We are convinced there is no conflict between the ATI Exemption, the five-year
reassessment statute, and other statutes in this area. Section 12-60-2510(A)(1)
mandates that written notice of a five-year reassessment be sent to taxpayers by
October 1 of the year the reassessment is being implemented. Receiving the five-
year reassessment notice triggers the South Carolina Revenue Procedures Act. See
S.C. Code Ann. §§ 12-60-10 to -3390 (2014 and Supp. 2019). That act explains a
taxpayer wishing to lodge an objection to the reassessment must do so within
ninety days. See § 12-60-2510(A)(3). The ATI Exemption requires a taxpayer to
claim the exemption by providing notice before January 31. See § 12-37-3135(C)
(2014).
The natural result of reading these statutes together is that a taxpayer who
purchases qualifying property before an implementation year may claim the ATI
Exemption by January 31 of the implementation year or may also use the appeal
procedure in the Revenue Procedures Act. This ensures such a taxpayer will have
a meaningful opportunity to claim the ATI Exemption and honors the legislature's
intent that there be a uniform procedure for reassessing property.
The reassessment process has no effect on a taxpayer purchasing property during
an implementation year.
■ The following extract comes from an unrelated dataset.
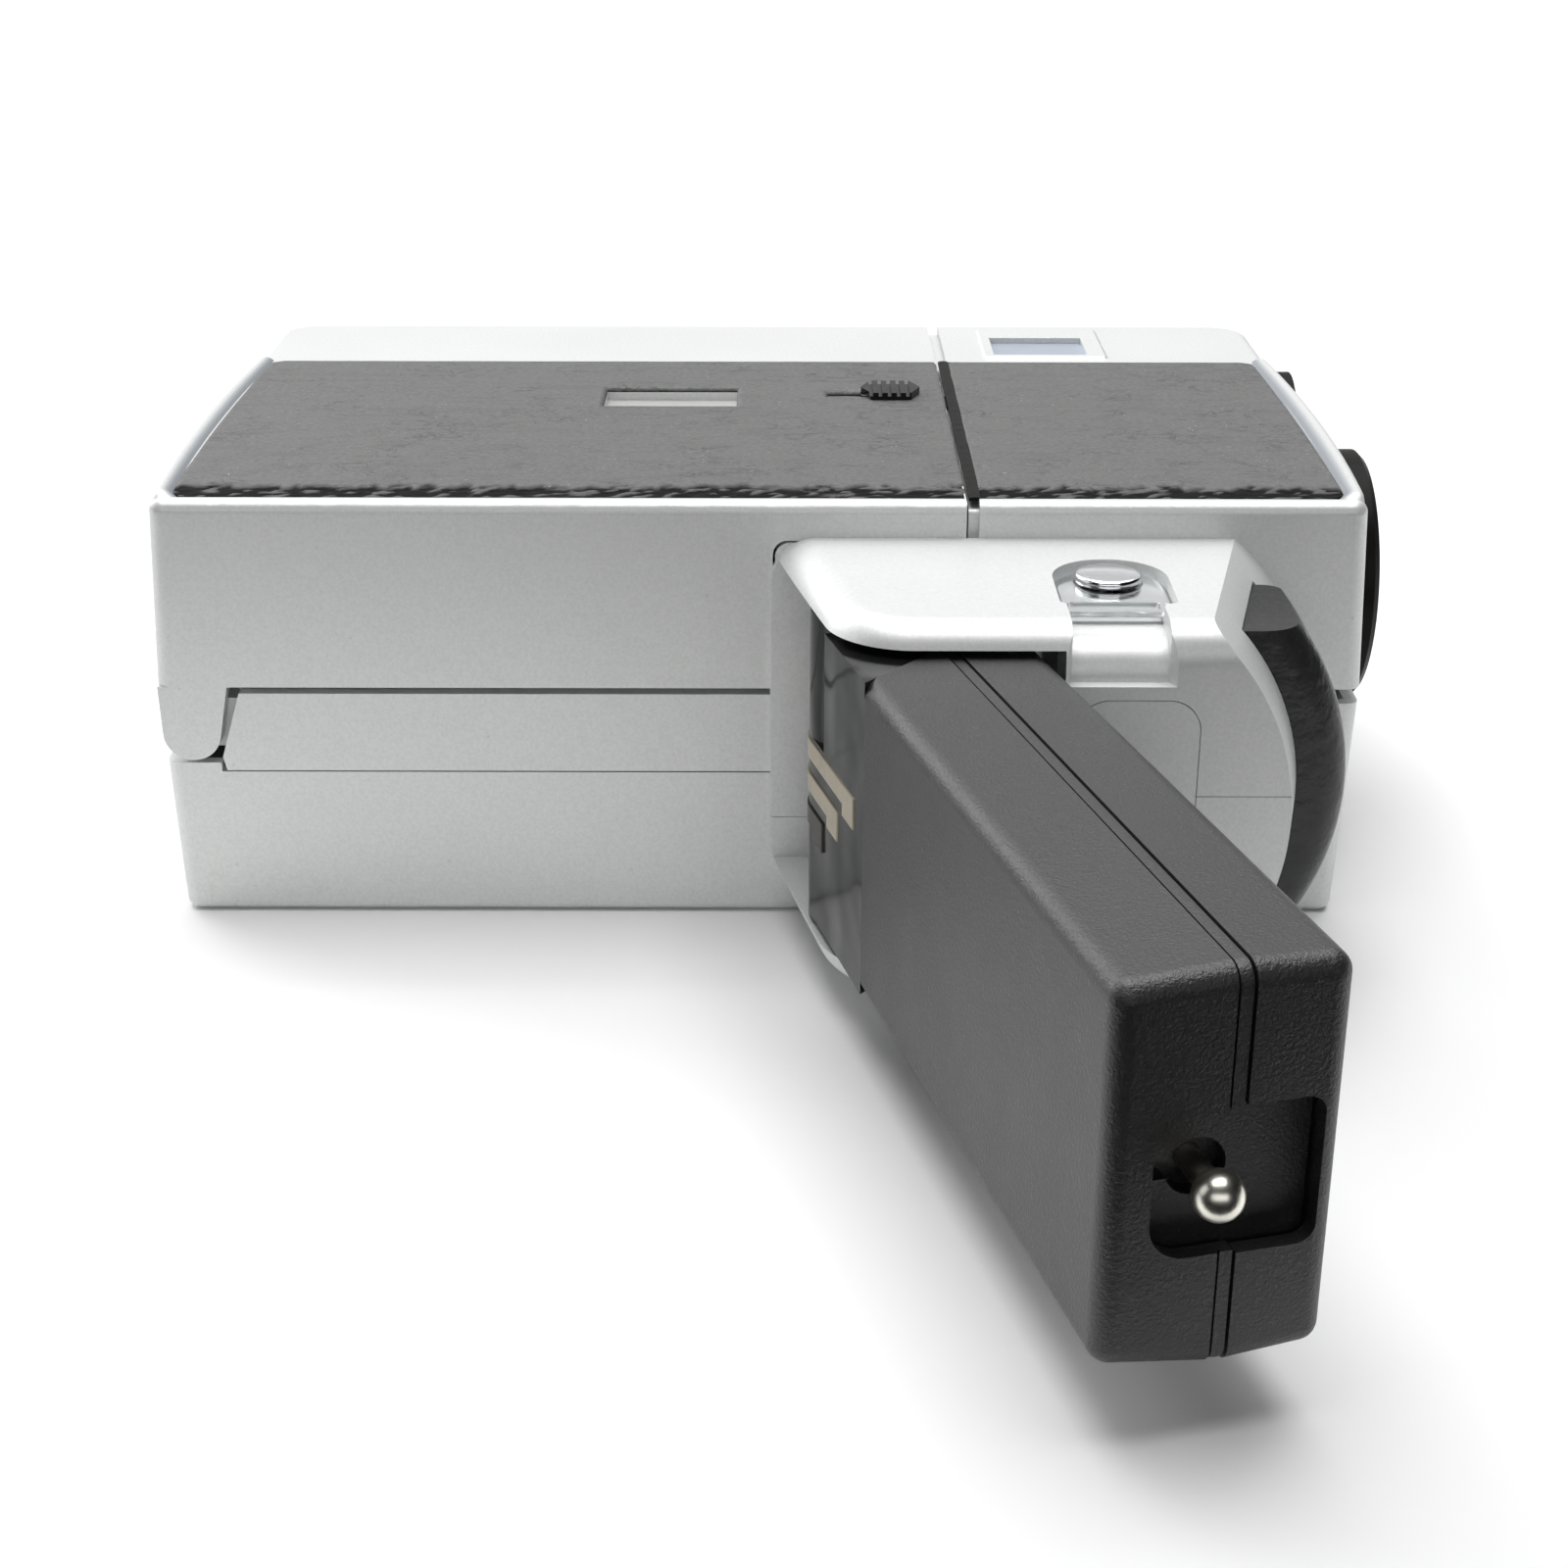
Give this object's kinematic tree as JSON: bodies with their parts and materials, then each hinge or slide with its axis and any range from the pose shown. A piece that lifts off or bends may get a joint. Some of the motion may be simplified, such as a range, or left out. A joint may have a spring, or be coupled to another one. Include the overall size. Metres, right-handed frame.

As already noted, property tax liability looks backwards
to December 31 of the previous year. Someone purchasing property during an
implementation year would not receive the first property tax bill until the following
year. That taxpayer is entitled to claim the ATI Exemption, but may not wait until
after the next five-year reassessment.
CONCLUSION
For the foregoing reasons, the ALC's judgment in Taxpayers' favor is
AFFIRMED.
LOCKEMY, C.J., and GEATHERS, J., concur.